36 football fields deforested each minute: WWF
The equivalent of 36 football fields are being stripped from the world's forests each minute, the environmental group World Wide Fund for Nature (WWF) said in a statement released here on Thursday.
The group, presenting its figures during a UN-organized World Forestry Congress held in the Argentine capital, called for "net deforestation of zero" by 2020.
Rodney Taylor, in charge of the WWF's forestry program, said the call underlined the "urgency" of confronting deforestation threats "to maintain the planet's health."
The appeal was not a call for deforestation to be stopped completely, but rather that the devastation of forests be compensated with forest renewal initiatives.
According to the WWF, the pace of deforestation "generates around 20 percent of global emissions of greenhouse gases."
In Argentina, the menace was seen with massive eradication of forests in the central and north of the country to make way for lucrative soja crops.
The country has only 30 percent of its original forests, according to a document presented by five environmental groups including Greenpeace and Argentina's Forestry Life Foundation.

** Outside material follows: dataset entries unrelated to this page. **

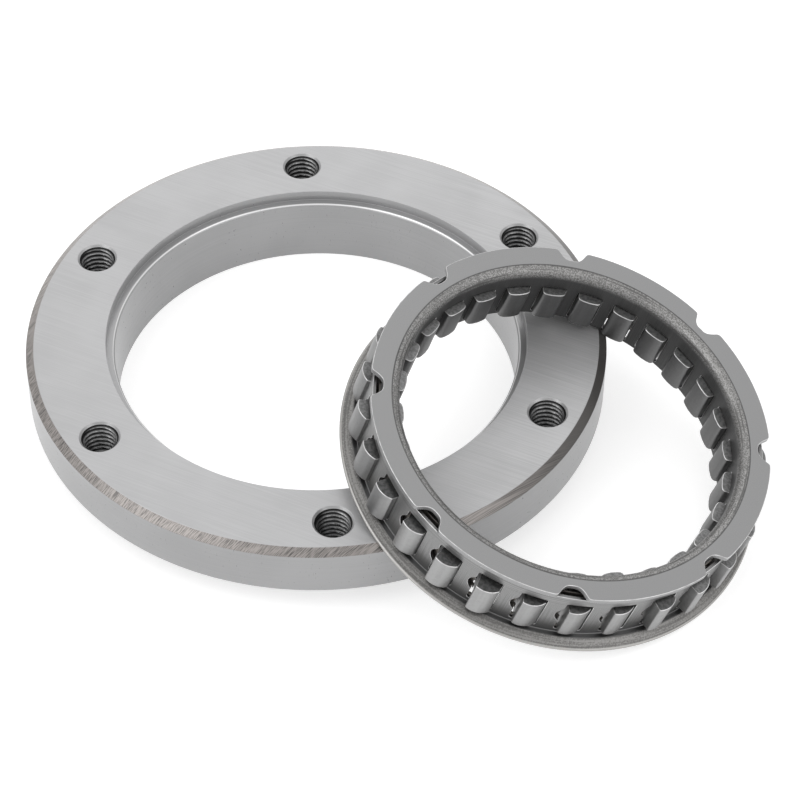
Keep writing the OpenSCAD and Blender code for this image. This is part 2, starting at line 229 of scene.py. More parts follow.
def cage_frame(height):
    """Origin and the three axes of the leaning cage, from the joint that the inner cage turns on.

    N is the cage's axis, U is square to it and points down the slope, and W completes them.
    """
    turn = JOINTS["inner_cage_turn"]
    n = np.array(turn["axis"], float)
    n /= np.linalg.norm(n)
    flat = math.hypot(n[0], n[1])
    u = np.array([n[0] * n[2] / flat, n[1] * n[2] / flat, -flat])
    w = np.cross(n, u)
    return np.array(turn["pos_m"], float) - n * height / 2, u, w, n


def leaned(points, height):
    """Cage coordinates to world coordinates: origin + x U + y W + z N."""
    origin, u, w, n = cage_frame(height)
    return origin + points[..., :1] * u + points[..., 1:2] * w + points[..., 2:3] * n


def to_cage(points, height):
    """World coordinates to cage coordinates, by projecting on the cage's axes."""
    origin, u, w, n = cage_frame(height)
    return (points - origin) @ np.column_stack([u, w, n])


def wound(radius, angle, z):
    """Points at a radius, an angle and a height: (r cos a, r sin a, z)."""
    radius, angle, z = np.broadcast_arrays(radius, angle, z)
    return np.stack([radius * np.cos(angle), radius * np.sin(angle), z], axis=-1)


def turned(points, angle):
    """Points turned about Z."""
    c, s = math.cos(angle), math.sin(angle)
    x, y, z = points.T
    return np.column_stack([x * c - y * s, x * s + y * c, z])


def rounded(corners, radii, steps=5):
    """Closed outline in which each corner is an arc that is tangent to both of its sides."""
    corners = np.asarray(corners, float)
    outline = []
    for index, radius in enumerate(radii):
        corner = corners[index]
        if radius <= 0:
            outline.append(corner[None])
            continue
        before, after = corners[index - 1], corners[(index + 1) % len(corners)]
        a = (before - corner) / np.linalg.norm(before - corner)
        b = (after - corner) / np.linalg.norm(after - corner)
        half = math.acos(np.clip(a @ b, -1, 1)) / 2
        middle = (a + b) / np.linalg.norm(a + b)
        centre = corner + middle * radius / math.sin(half)
        side = np.sign(a[1] * b[0] - a[0] * b[1])
        sweep = side * np.linspace(-1, 1, steps) * (math.pi / 2 - half) + math.atan2(-middle[1], -middle[0])
        outline.append(centre + radius * np.column_stack([np.cos(sweep), np.sin(sweep)]))
    return np.concatenate(outline)


def resampled(path, count):
    """The same path, with its points at equal distances along it."""
    along = np.concatenate([[0], np.cumsum(np.linalg.norm(np.diff(path, axis=0), axis=1))])
    places = np.linspace(0, along[-1], count)
    return np.column_stack([np.interp(places, along, path[:, axis]) for axis in (0, 1)])


def grid_faces(rows, columns, close_rows):
    """Quads of a grid that closes round its columns, and along its rows if asked."""
    index = np.arange(rows * columns).reshape(rows, columns)
    beside = np.roll(index, -1, axis=1)
    above, above_beside = np.roll(index, -1, axis=0), np.roll(beside, -1, axis=0)
    quads = np.stack([index, beside, above_beside, above], axis=-1)
    return quads if close_rows else quads[:-1]


def lathe(profile, columns):
    """Closed profile (r, z), anticlockwise, turned round Z: x = r cos a, y = r sin a."""
    angles = np.linspace(0, 2 * math.pi, columns, endpoint=False)
    points = wound(profile[:, :1], angles[None], profile[:, 1:])
    return points.reshape(-1, 3), grid_faces(len(profile), columns, True).reshape(-1, 4).tolist()


def plug(profile, columns):
    """Open profile (r, z), going up, turned round Z and closed by a flat face at each end."""
    angles = np.linspace(0, 2 * math.pi, columns, endpoint=False)
    points = wound(profile[:, :1], angles[None], profile[:, 1:])
    faces = grid_faces(len(profile), columns, False).reshape(-1, 4).tolist()
    last = (len(profile) - 1) * columns
    return points.reshape(-1, 3), faces + [list(range(columns))[::-1], list(range(last, last + columns))]


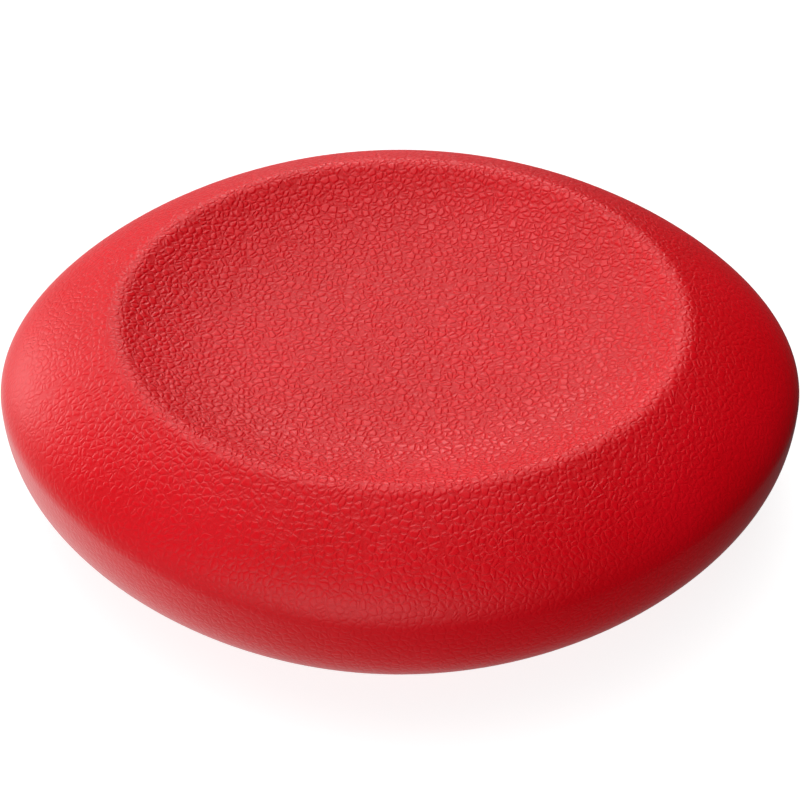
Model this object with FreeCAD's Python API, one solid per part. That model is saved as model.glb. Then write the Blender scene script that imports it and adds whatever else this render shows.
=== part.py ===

The World Forestry Congress is to run to Friday.
It gathers 3,500 delegates from 160 countries whose conclusions are to provide some groundwork for a UN climate change summit to be held in Copenhagen next month.
The summit is expected to see rich countries set goals to reduce greenhouse gas emissions.
Taylor said he expected those goals would aim for a 40 percent reduction by 2020, and financing of 160 billion dollars to help developing countries cut their emissions by 30 percent.